In a statement Monday, Family Services Minister Kerri Irvin-Ross said the government had fulfilled its commitment to phase out hotel placements in northern and rural areas by Dec. 1.

She said the province has added 55 emergency shelter beds and 114 emergency foster beds throughout Manitoba since April 1 – the same day a 15-year-old indigenous foster child, who had been placed at Winnipeg's downtown Best Western, was brutally assaulted, allegedly by another foster child who had been staying at the same hotel. The province has also hired nearly 120 unionized "child protection support workers" over the course of the past year.

The government came under fire after Ms. Irvin-Ross revealed, on May 28, that its long-touted June 1 deadline to end hotel use applied only to the capital. The minister said at the time that officials did not know how many foster children were being housed in rented rooms outside Winnipeg. It was then that she announced the Dec. 1 extension.

The province's child-welfare system has drawn criticism over the years, but it recently reached new heights when Tina Fontaine, an indigenous teenager, was killed in August of 2014 after going missing from her Best Western placement. She was one of 10,000 foster children in the province, where nearly 90 per cent of all government wards are indigenous.

In November of last year, the government publicly pledged to reduce its reliance on hotels for emergency placements and move away from third-party supervisors. But four months later, The Globe found there were at least 10 foster children – most, if not all, indigenous – staying at the Best Western on March 9. Among them was Tina's cousin.

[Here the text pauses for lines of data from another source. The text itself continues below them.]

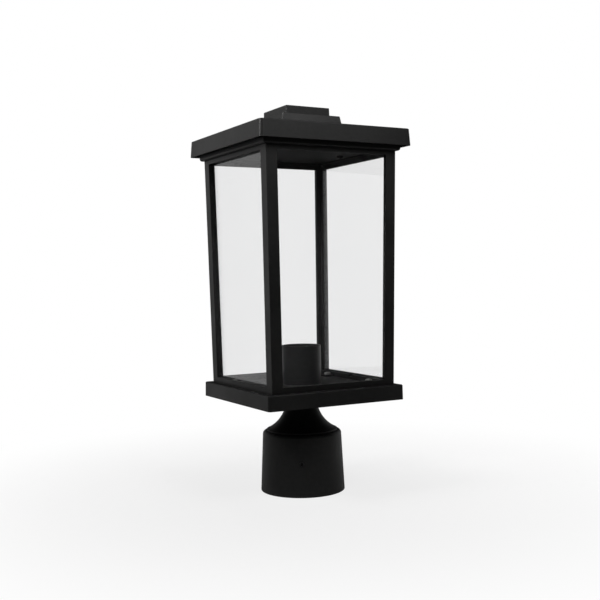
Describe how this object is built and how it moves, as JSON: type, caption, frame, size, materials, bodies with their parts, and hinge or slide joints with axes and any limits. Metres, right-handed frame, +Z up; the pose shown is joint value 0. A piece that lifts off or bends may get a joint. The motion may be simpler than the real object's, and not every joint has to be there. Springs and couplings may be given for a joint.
{
  "type": "post top lantern",
  "caption": "Square outdoor lantern with clear tapered glass sides, a flat stepped roof, a square tray and a flared neck on a round cup that slips over a lamp post.",
  "frame": {"origin": "centre of the post fitter's lower rim, on the axis of the lantern, at its lowest point", "axes": "+Z up along the axis of the post; the four glazed faces are square to X and Y; -Y is the front, the broad face at the right of the picture"},
  "size_m": [0.1688, 0.1688, 0.3914],
  "materials": {
    "black_casting": "die-cast aluminium, satin black powder coat",
    "black_sheet": "drawn and folded aluminium sheet, satin black powder coat",
    "clear_glass": "clear flat glass, ground edges",
    "black_screws": "black oxide steel",
    "zinc_steel": "bright zinc plated steel",
    "brass": "turned brass, lightly dulled",
    "shell_metal": "rolled aluminium screw shell",
    "spring_steel": "bright spring wire",
    "porcelain": "glazed white porcelain",
    "rubber_seal": "black moulded rubber",
    "green_screw": "green passivated steel"
  },
  "bodies": {
    "base": {"post_fitter": "black_casting", "neck": "black_casting", "base_tray": "black_casting", "socket_cup": "black_sheet", "neck_screws": "zinc_steel", "lower_locknut": "zinc_steel", "lower_lockwasher": "zinc_steel", "upper_locknut": "zinc_steel", "upper_lockwasher": "zinc_steel", "holder_strap": "zinc_steel", "holder_screws": "zinc_steel", "thumb_washers": "zinc_steel", "pipe_nipple": "zinc_steel", "thumb_nuts": "brass", "terminal_screws": "brass", "screw_shell": "shell_metal", "contact_spring": "spring_steel", "lampholder_body": "porcelain", "neck_gasket": "rubber_seal", "ground_screw": "green_screw"},
    "cage": {"bottom_frame": "black_casting", "top_frame": "black_casting", "corner_post_front_left": "black_casting", "corner_post_front_right": "black_casting", "corner_post_rear_left": "black_casting", "corner_post_rear_right": "black_casting", "glass_front": "clear_glass", "glass_rear": "clear_glass", "glass_left": "clear_glass", "glass_right": "clear_glass", "post_foot_screws": "zinc_steel", "post_head_screws": "zinc_steel", "ceiling_plate": "black_sheet", "ceiling_screws": "black_screws", "roof_shell": "black_casting", "roof_screws": "zinc_steel", "roof_cap": "black_casting", "cap_washer": "zinc_steel", "cap_screw": "zinc_steel", "cage_bolts": "zinc_steel"},
    "set_screw_a": {"set_screw_1": "black_screws"},
    "set_screw_b": {"set_screw_2": "black_screws"},
    "set_screw_c": {"set_screw_3": "black_screws"},
    "contact": {"centre_contact": "brass"}
  },
  "joints": [
    {"name": "cage_lift", "type": "slide", "parent": "base", "child": "cage", "axis": [0, 0, 1], "range_m": [0, 0.2]},
    {"name": "set_screw_a_turn_in", "type": "slide", "parent": "base", "child": "set_screw_a", "axis": [-1, 0, 0], "range_m": [0, 0.0025]},
    {"name": "set_screw_b_turn_in", "type": "slide", "parent": "base", "child": "set_screw_b", "axis": [0.5, -0.866, 0], "range_m": [0, 0.0025]},
    {"name": "set_screw_c_turn_in", "type": "slide", "parent": "base", "child": "set_screw_c", "axis": [0.5, 0.866, 0], "range_m": [0, 0.0025]},
    {"name": "contact_press", "type": "slide", "parent": "base", "child": "contact", "axis": [0, 0, -1], "range_m": [0, 0.0012], "stiffness_N_per_m": 2500, "springref_m": -0.0003, "deforming": ["contact_spring"]}
  ]
}
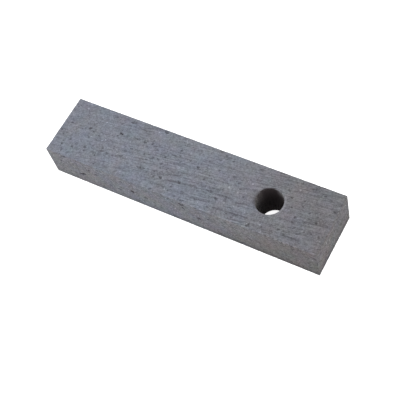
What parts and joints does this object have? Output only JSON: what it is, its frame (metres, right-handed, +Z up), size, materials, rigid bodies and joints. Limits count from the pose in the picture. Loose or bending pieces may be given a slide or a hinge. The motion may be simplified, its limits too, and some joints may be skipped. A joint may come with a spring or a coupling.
{
  "type": "stove fire brick",
  "caption": "Narrow rectangular refractory brick with eased arrises and a round hole straight through it near an end, for lining a stove's firebox.",
  "frame": {"origin": "middle of the bed face that the brick lies on", "axes": "+X along the length towards the end with the hole, +Y across the width, +Z up from the bed to the hot face, along the hole"},
  "size_m": [0.2286, 0.0508, 0.0318],
  "materials": {
    "refractory": "matte fired refractory, fine grained, with small pits and short drag marks"
  },
  "bodies": {
    "root": {"fire_brick": "refractory"}
  },
  "joints": []
}
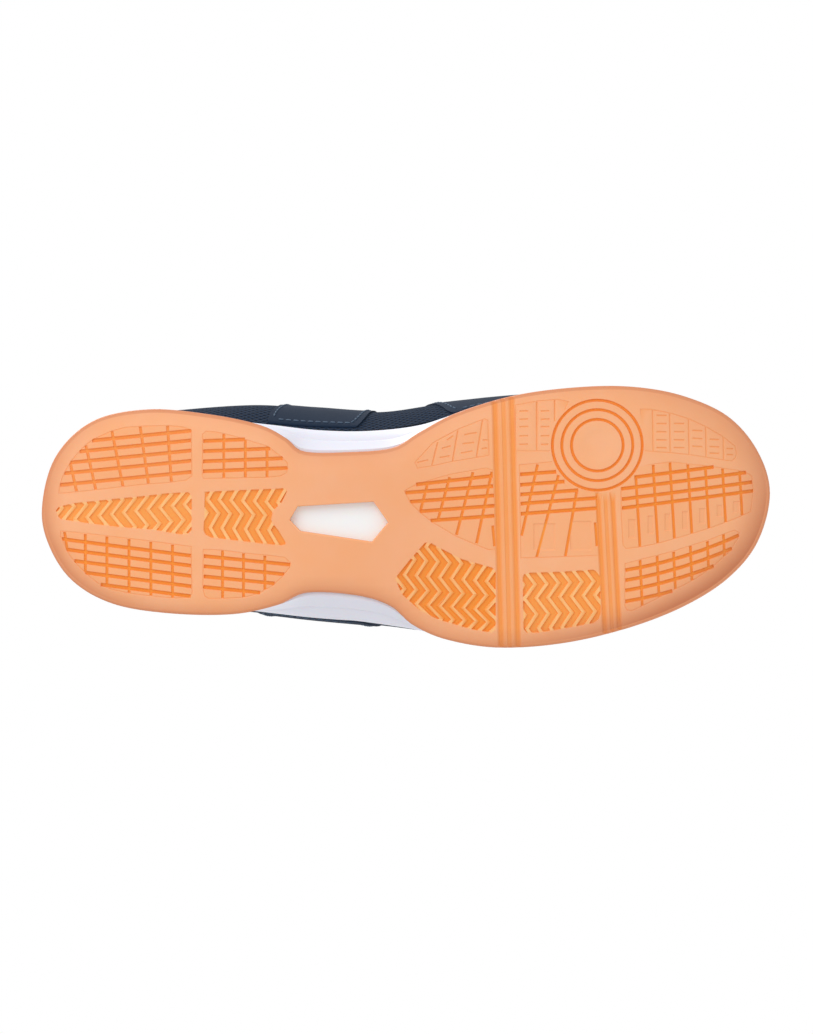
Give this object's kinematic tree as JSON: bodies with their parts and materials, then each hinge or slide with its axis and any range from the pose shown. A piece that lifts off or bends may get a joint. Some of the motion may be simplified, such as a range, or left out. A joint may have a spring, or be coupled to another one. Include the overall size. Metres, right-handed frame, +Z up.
{
  "type": "court shoe",
  "caption": "Left low-cut indoor court shoe with a patterned gum rubber outsole, pale foam midsole, dark laced mesh upper, and a forefoot that bends at the ball.",
  "frame": {"origin": "on the ground under the middle of the shoe's box, with the shoe standing on its sole", "axes": "+X towards the toe, +Y towards the outer (lateral) side of the foot, +Z up"},
  "size_m": [0.294, 0.1056, 0.119],
  "materials": {
    "gum_rubber": "moulded satin",
    "white_foam": "moulded foam skin",
    "white_plate": "satin moulded",
    "board_cloth": "needled cloth",
    "sockliner_cloth": "brushed knit on foam",
    "navy_mesh": "engineered mesh",
    "navy_overlay": "embossed synthetic",
    "stiffener": "thermoformed sheet",
    "lining_knit": "brushed knit",
    "tongue_cloth": "spacer mesh",
    "lace_weave": "flat tubular weave",
    "aglet_plastic": "clear film"
  },
  "bodies": {
    "shoe_rear": {"outsole_rear": "gum_rubber", "midsole_rear": "white_foam", "shank_plate": "white_plate", "lasting_board_rear": "board_cloth", "sockliner_rear": "sockliner_cloth", "quarter_medial": "navy_mesh", "quarter_lateral": "navy_mesh", "heel_counter": "stiffener", "heel_cap": "navy_overlay", "eyestay_medial": "navy_overlay", "eyestay_lateral": "navy_overlay", "side_panel_medial": "navy_overlay", "side_panel_lateral": "navy_overlay", "collar_foam": "lining_knit", "collar_lining": "lining_knit", "lace": "lace_weave", "aglets": "aglet_plastic"},
    "forefoot": {"outsole_forefoot": "gum_rubber", "midsole_forefoot": "white_foam", "lasting_board_forefoot": "board_cloth", "sockliner_forefoot": "sockliner_cloth", "toe_box": "navy_mesh", "toe_puff": "stiffener", "toe_guard": "navy_overlay", "vamp_flex_band": "navy_mesh"},
    "tongue": {"tongue": "tongue_cloth"}
  },
  "joints": [
    {"name": "forefoot_flex", "type": "hinge", "parent": "shoe_rear", "child": "forefoot", "pos_m": [0.0414, 0, 0.0136], "axis": [0, -1, 0], "range_deg": [0, 30], "stiffness_Nm_per_rad": 8, "deforming": ["vamp_flex_band"]},
    {"name": "tongue_swing", "type": "hinge", "parent": "shoe_rear", "child": "tongue", "pos_m": [0.0395, -0.0018, 0.0605], "axis": [0, -1, 0], "range_deg": [0, 8], "stiffness_Nm_per_rad": 0.5}
  ]
}
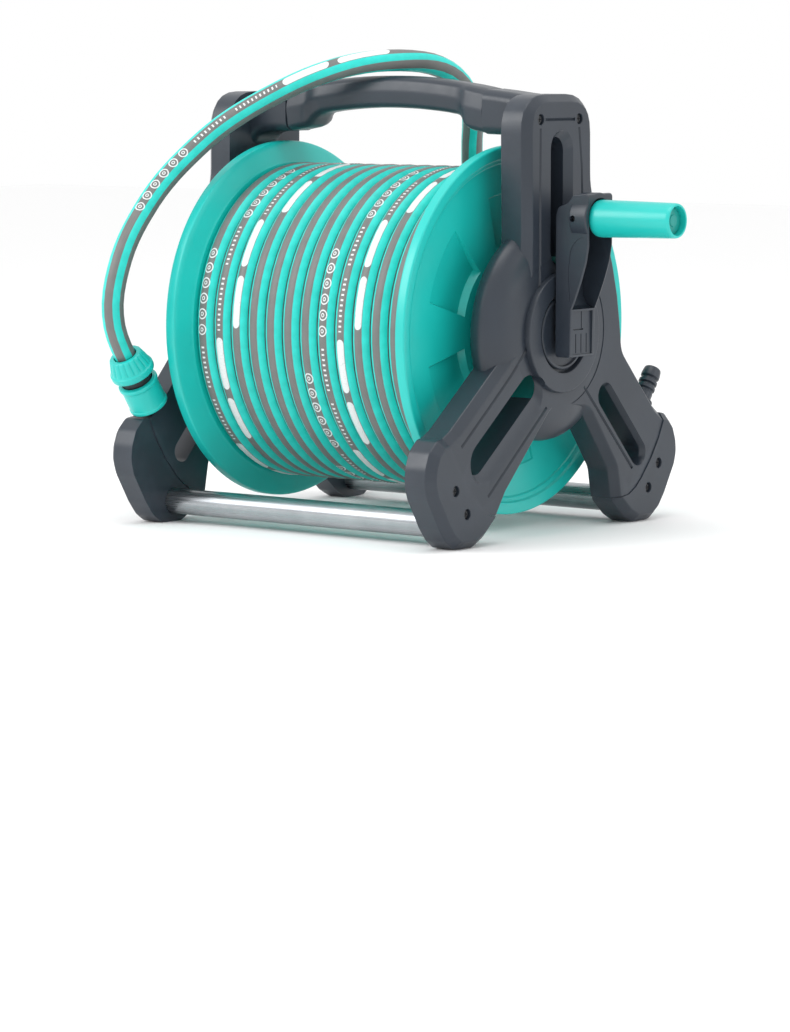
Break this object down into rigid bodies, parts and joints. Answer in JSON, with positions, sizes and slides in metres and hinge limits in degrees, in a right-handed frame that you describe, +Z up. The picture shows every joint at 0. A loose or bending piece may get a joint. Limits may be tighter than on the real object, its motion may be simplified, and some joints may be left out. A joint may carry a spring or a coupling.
{
  "type": "garden hose reel",
  "caption": "Free-standing garden hose reel: crank-turned drum between two splayed A-frames, carrying handle, folding crank grip, swivel inlet and a hose ending in a quick connector.",
  "frame": {"origin": "on the ground, under the middle of the box round the reel from the inlet to the crank grip", "axes": "+X along the drum's axle towards the crank, -Y the front, +Z up"},
  "size_m": [0.5964, 0.4447, 0.4736],
  "materials": {
    "slate_plastic": "satin, fine moulded grain",
    "black_plastic": "satin",
    "teal_plastic": "satin gloss",
    "teal_plug": "satin",
    "satin_aluminium": "satin, drawn",
    "dark_screw": "blackened",
    "seal_rubber": "matt",
    "hose_grey": "matt, knitted, with lengthwise stripes"
  },
  "bodies": {
    "frame": {"frame_right": "slate_plastic", "frame_left": "slate_plastic", "foot_front_right": "slate_plastic", "foot_front_left": "slate_plastic", "foot_rear_right": "slate_plastic", "foot_rear_left": "slate_plastic", "foot_screw_front_right_1": "dark_screw", "foot_screw_front_right_2": "dark_screw", "foot_screw_front_left_1": "dark_screw", "foot_screw_front_left_2": "dark_screw", "foot_screw_rear_right_1": "dark_screw", "foot_screw_rear_right_2": "dark_screw", "foot_screw_rear_left_1": "dark_screw", "foot_screw_rear_left_2": "dark_screw", "handle_screw_right_1": "dark_screw", "handle_screw_right_2": "dark_screw", "handle_screw_left_1": "dark_screw", "handle_screw_left_2": "dark_screw", "cross_tube_front": "satin_aluminium", "cross_tube_rear": "satin_aluminium", "handle": "slate_plastic", "axle_bush_right": "black_plastic", "axle_bush_left": "black_plastic", "dock_nipple_right": "slate_plastic", "dock_nipple_left": "slate_plastic", "hose_run": "hose_grey"},
    "drum": {"flange_right": "teal_plastic", "flange_left": "teal_plastic", "drum_core": "teal_plastic", "crank_shaft": "slate_plastic", "inlet_axle": "slate_plastic", "drum_riser": "black_plastic", "crank_arm": "slate_plastic", "crank_screw": "dark_screw", "grip_pin": "dark_screw", "hose_winding": "hose_grey"},
    "grip_hinge": {"grip_knuckle": "slate_plastic"},
    "grip": {"grip_sleeve": "teal_plastic", "grip_plug": "teal_plug"},
    "inlet": {"inlet_elbow": "slate_plastic"},
    "inlet_union": {"inlet_nut": "teal_plastic"},
    "connector": {"connector_body": "black_plastic", "connector_seal": "seal_rubber"},
    "connector_collar": {"connector_sleeve": "teal_plastic"},
    "connector_union": {"connector_nut": "teal_plastic"}
  },
  "joints": [
    {"name": "drum_spin", "type": "hinge", "parent": "frame", "child": "drum", "pos_m": [0, 0, 0.199], "axis": [1, 0, 0], "continuous": true},
    {"name": "grip_fold", "type": "hinge", "parent": "drum", "child": "grip_hinge", "pos_m": [0.19225, 0, 0.3115], "axis": [0, 1, 0], "range_deg": [0, 80]},
    {"name": "grip_spin", "type": "hinge", "parent": "grip_hinge", "child": "grip", "pos_m": [0.24825, 0, 0.3115], "axis": [1, 0, 0], "continuous": true},
    {"name": "inlet_swivel", "type": "hinge", "parent": "frame", "child": "inlet", "pos_m": [-0.28075, 0, 0.199], "axis": [1, 0, 0], "continuous": true},
    {"name": "inlet_nut_turn", "type": "hinge", "parent": "inlet", "child": "inlet_union", "pos_m": [-0.28075, 0, 0.17], "axis": [0, 0, 1], "continuous": true},
    {"name": "connector_lift", "type": "slide", "parent": "frame", "child": "connector", "axis": [0, -0.5664, 0.8241], "range_m": [0, 0.045], "deforming": ["hose_run"]},
    {"name": "collar_slide", "type": "slide", "parent": "connector", "child": "connector_collar", "axis": [0, -0.5664, 0.8241], "range_m": [0, 0.004], "stiffness_N_per_m": 300, "springref_m": -0.002},
    {"name": "connector_nut_turn", "type": "hinge", "parent": "connector", "child": "connector_union", "pos_m": [-0.22175, -0.1713, 0.1174], "axis": [0, -0.5664, 0.8241], "continuous": true}
  ]
}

The Globe's months-long investigation, which launched in the wake of Tina's killing, also found a litany of other problems with the emergency child-welfare system, including evidence of prolonged hotel stays, questionable supervision, possible security concerns and an overwhelmed after-hours child-welfare phone line that sometimes kicked emergency calls to an answering service.

In her statement, Ms. Irvin-Ross said the province has "boosted resources" to help ensure agencies can find safe places for children in need of protection. "We have created more appropriate options for caring for vulnerable children when a crisis occurs in their lives," the minister said. "We're also investing more in better supports to help families look after their children at home."